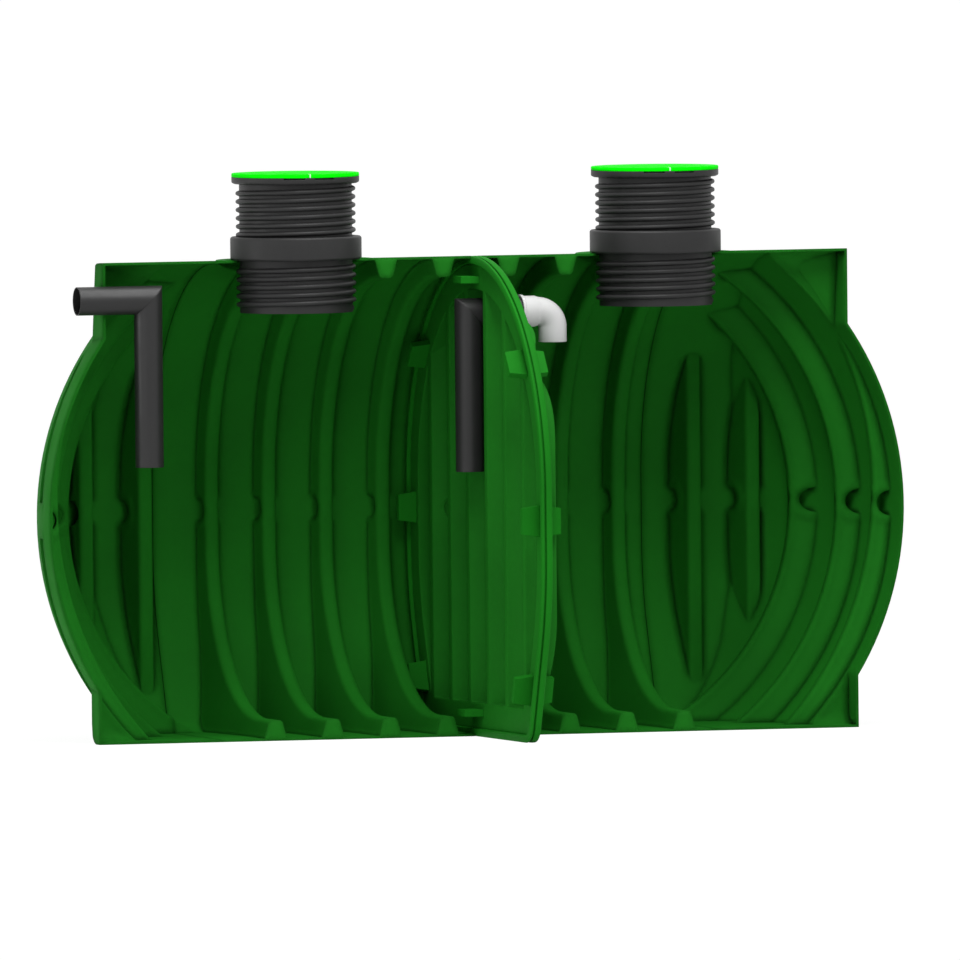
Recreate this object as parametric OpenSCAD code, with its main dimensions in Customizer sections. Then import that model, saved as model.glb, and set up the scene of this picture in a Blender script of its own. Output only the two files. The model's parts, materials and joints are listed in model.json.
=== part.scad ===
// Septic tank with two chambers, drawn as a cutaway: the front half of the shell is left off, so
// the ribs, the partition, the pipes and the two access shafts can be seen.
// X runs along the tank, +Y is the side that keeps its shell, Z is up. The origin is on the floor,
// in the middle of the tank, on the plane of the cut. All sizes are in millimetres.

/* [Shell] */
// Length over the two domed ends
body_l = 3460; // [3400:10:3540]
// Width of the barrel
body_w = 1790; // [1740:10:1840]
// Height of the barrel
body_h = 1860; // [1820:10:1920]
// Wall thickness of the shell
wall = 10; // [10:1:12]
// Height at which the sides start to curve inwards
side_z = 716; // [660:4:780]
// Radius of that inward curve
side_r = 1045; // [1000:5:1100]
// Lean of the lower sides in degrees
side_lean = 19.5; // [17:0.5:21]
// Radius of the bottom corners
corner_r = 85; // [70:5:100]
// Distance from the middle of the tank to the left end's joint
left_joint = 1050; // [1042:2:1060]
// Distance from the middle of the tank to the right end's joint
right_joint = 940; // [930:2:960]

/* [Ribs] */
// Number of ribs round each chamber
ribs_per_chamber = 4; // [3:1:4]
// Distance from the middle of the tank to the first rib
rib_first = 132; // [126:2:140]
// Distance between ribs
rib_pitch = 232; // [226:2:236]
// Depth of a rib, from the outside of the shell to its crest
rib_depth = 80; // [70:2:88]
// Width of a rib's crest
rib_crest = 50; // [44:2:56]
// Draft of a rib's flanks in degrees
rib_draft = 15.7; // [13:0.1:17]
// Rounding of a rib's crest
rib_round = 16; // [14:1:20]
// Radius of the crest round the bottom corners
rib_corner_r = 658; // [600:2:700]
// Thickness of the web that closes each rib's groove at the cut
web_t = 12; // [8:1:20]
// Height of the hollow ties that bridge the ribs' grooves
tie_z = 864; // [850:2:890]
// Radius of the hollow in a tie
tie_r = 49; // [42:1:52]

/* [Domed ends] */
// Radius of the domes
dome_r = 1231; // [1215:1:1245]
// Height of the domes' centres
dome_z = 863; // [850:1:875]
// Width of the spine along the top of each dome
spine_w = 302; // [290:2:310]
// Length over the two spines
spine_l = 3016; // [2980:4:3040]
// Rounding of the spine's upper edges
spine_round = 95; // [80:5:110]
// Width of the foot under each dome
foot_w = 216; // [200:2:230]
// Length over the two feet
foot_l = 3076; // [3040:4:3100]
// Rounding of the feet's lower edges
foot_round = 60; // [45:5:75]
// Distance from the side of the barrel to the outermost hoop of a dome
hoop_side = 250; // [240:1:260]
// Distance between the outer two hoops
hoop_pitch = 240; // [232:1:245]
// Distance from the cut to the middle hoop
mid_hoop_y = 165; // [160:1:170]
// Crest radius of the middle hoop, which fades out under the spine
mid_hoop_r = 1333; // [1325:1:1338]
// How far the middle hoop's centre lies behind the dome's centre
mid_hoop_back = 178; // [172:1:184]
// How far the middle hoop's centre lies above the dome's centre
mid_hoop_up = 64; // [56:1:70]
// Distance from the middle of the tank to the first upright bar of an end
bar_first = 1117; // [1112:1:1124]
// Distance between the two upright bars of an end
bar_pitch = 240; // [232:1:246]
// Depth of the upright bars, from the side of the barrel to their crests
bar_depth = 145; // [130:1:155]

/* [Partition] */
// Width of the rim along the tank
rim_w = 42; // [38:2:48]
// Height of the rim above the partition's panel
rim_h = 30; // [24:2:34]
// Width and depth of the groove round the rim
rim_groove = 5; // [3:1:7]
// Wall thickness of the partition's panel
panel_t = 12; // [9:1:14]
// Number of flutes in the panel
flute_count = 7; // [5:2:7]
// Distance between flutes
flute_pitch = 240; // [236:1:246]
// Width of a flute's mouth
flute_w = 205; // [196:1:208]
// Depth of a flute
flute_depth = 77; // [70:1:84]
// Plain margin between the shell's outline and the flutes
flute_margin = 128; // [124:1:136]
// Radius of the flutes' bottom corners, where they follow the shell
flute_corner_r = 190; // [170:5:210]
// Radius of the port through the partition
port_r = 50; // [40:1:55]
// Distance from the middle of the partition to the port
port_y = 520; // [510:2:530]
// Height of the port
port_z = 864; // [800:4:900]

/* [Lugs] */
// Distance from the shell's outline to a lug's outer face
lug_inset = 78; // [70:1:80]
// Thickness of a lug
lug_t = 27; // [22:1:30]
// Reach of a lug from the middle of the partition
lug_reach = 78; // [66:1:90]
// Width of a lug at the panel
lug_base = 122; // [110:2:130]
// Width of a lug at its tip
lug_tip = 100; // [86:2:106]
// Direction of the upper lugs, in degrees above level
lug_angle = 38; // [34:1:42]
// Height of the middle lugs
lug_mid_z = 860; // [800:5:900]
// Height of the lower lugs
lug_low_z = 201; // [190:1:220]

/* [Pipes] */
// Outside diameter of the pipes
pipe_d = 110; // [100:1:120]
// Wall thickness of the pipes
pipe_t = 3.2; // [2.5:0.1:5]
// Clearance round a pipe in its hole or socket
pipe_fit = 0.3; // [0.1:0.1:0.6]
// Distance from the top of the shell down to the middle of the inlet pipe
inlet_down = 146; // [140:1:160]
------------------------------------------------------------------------
#### What you will do:
Print the whole listing exactly as it is.

#### Reply to the task:
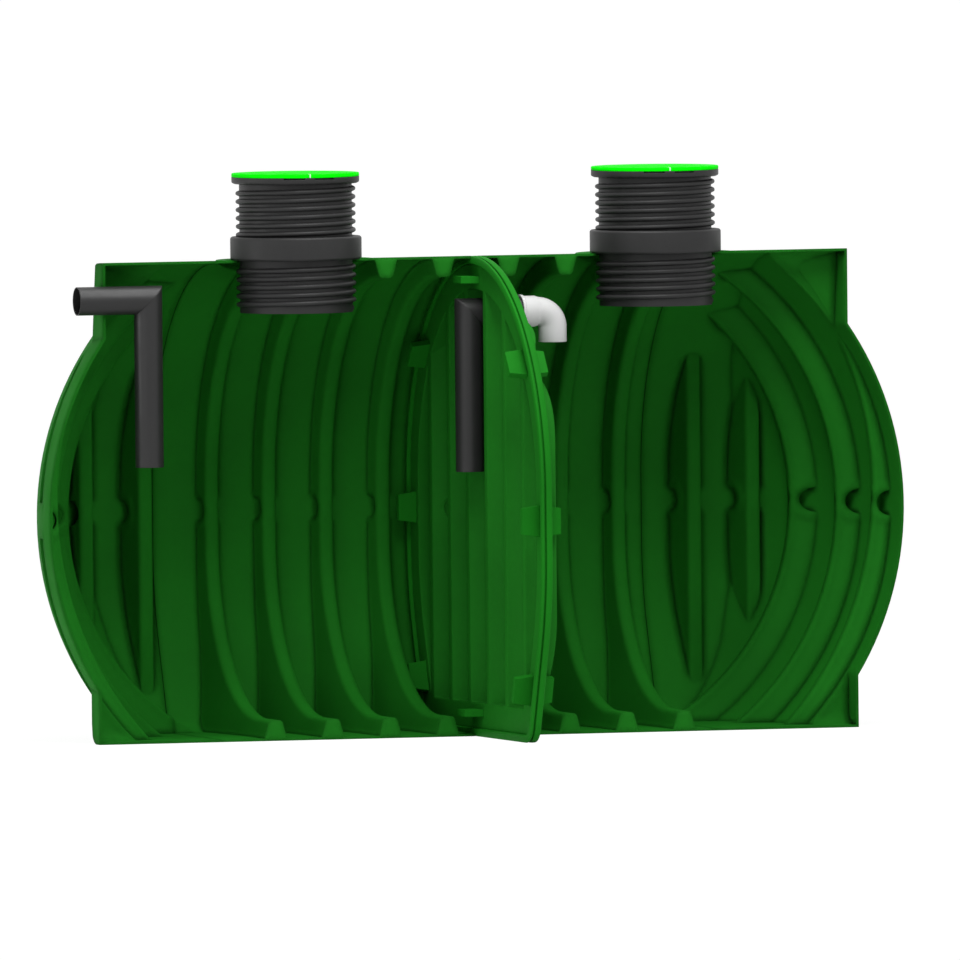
Recreate this object as parametric OpenSCAD code, with its main dimensions in Customizer sections. Then import that model, saved as model.glb, and set up the scene of this picture in a Blender script of its own. Output only the two files. The model's parts, materials and joints are listed in model.json.
=== part.scad ===
// Septic tank with two chambers, drawn as a cutaway: the front half of the shell is left off, so
// the ribs, the partition, the pipes and the two access shafts can be seen.
// X runs along the tank, +Y is the side that keeps its shell, Z is up. The origin is on the floor,
// in the middle of the tank, on the plane of the cut. All sizes are in millimetres.

/* [Shell] */
// Length over the two domed ends
body_l = 3460; // [3400:10:3540]
// Width of the barrel
body_w = 1790; // [1740:10:1840]
// Height of the barrel
body_h = 1860; // [1820:10:1920]
// Wall thickness of the shell
wall = 10; // [10:1:12]
// Height at which the sides start to curve inwards
side_z = 716; // [660:4:780]
// Radius of that inward curve
side_r = 1045; // [1000:5:1100]
// Lean of the lower sides in degrees
side_lean = 19.5; // [17:0.5:21]
// Radius of the bottom corners
corner_r = 85; // [70:5:100]
// Distance from the middle of the tank to the left end's joint
left_joint = 1050; // [1042:2:1060]
// Distance from the middle of the tank to the right end's joint
right_joint = 940; // [930:2:960]

/* [Ribs] */
// Number of ribs round each chamber
ribs_per_chamber = 4; // [3:1:4]
// Distance from the middle of the tank to the first rib
rib_first = 132; // [126:2:140]
// Distance between ribs
rib_pitch = 232; // [226:2:236]
// Depth of a rib, from the outside of the shell to its crest
rib_depth = 80; // [70:2:88]
// Width of a rib's crest
rib_crest = 50; // [44:2:56]
// Draft of a rib's flanks in degrees
rib_draft = 15.7; // [13:0.1:17]
// Rounding of a rib's crest
rib_round = 16; // [14:1:20]
// Radius of the crest round the bottom corners
rib_corner_r = 658; // [600:2:700]
// Thickness of the web that closes each rib's groove at the cut
web_t = 12; // [8:1:20]
// Height of the hollow ties that bridge the ribs' grooves
tie_z = 864; // [850:2:890]
// Radius of the hollow in a tie
tie_r = 49; // [42:1:52]

/* [Domed ends] */
// Radius of the domes
dome_r = 1231; // [1215:1:1245]
// Height of the domes' centres
dome_z = 863; // [850:1:875]
// Width of the spine along the top of each dome
spine_w = 302; // [290:2:310]
// Length over the two spines
spine_l = 3016; // [2980:4:3040]
// Rounding of the spine's upper edges
spine_round = 95; // [80:5:110]
// Width of the foot under each dome
foot_w = 216; // [200:2:230]
// Length over the two feet
foot_l = 3076; // [3040:4:3100]
// Rounding of the feet's lower edges
foot_round = 60; // [45:5:75]
// Distance from the side of the barrel to the outermost hoop of a dome
hoop_side = 250; // [240:1:260]
// Distance between the outer two hoops
hoop_pitch = 240; // [232:1:245]
// Distance from the cut to the middle hoop
mid_hoop_y = 165; // [160:1:170]
// Crest radius of the middle hoop, which fades out under the spine
mid_hoop_r = 1333; // [1325:1:1338]
// How far the middle hoop's centre lies behind the dome's centre
mid_hoop_back = 178; // [172:1:184]
// How far the middle hoop's centre lies above the dome's centre
mid_hoop_up = 64; // [56:1:70]
// Distance from the middle of the tank to the first upright bar of an end
bar_first = 1117; // [1112:1:1124]
// Distance between the two upright bars of an end
bar_pitch = 240; // [232:1:246]
// Depth of the upright bars, from the side of the barrel to their crests
bar_depth = 145; // [130:1:155]

/* [Partition] */
// Width of the rim along the tank
rim_w = 42; // [38:2:48]
// Height of the rim above the partition's panel
rim_h = 30; // [24:2:34]
// Width and depth of the groove round the rim
rim_groove = 5; // [3:1:7]
// Wall thickness of the partition's panel
panel_t = 12; // [9:1:14]
// Number of flutes in the panel
flute_count = 7; // [5:2:7]
// Distance between flutes
flute_pitch = 240; // [236:1:246]
// Width of a flute's mouth
flute_w = 205; // [196:1:208]
// Depth of a flute
flute_depth = 77; // [70:1:84]
// Plain margin between the shell's outline and the flutes
flute_margin = 128; // [124:1:136]
// Radius of the flutes' bottom corners, where they follow the shell
flute_corner_r = 190; // [170:5:210]
// Radius of the port through the partition
port_r = 50; // [40:1:55]
// Distance from the middle of the partition to the port
port_y = 520; // [510:2:530]
// Height of the port
port_z = 864; // [800:4:900]

/* [Lugs] */
// Distance from the shell's outline to a lug's outer face
lug_inset = 78; // [70:1:80]
// Thickness of a lug
lug_t = 27; // [22:1:30]
// Reach of a lug from the middle of the partition
lug_reach = 78; // [66:1:90]
// Width of a lug at the panel
lug_base = 122; // [110:2:130]
// Width of a lug at its tip
lug_tip = 100; // [86:2:106]
// Direction of the upper lugs, in degrees above level
lug_angle = 38; // [34:1:42]
// Height of the middle lugs
lug_mid_z = 860; // [800:5:900]
// Height of the lower lugs
lug_low_z = 201; // [190:1:220]

/* [Pipes] */
// Outside diameter of the pipes
pipe_d = 110; // [100:1:120]
// Wall thickness of the pipes
pipe_t = 3.2; // [2.5:0.1:5]
// Clearance round a pipe in its hole or socket
pipe_fit = 0.3; // [0.1:0.1:0.6]
// Distance from the top of the shell down to the middle of the inlet pipe
inlet_down = 146; // [140:1:160]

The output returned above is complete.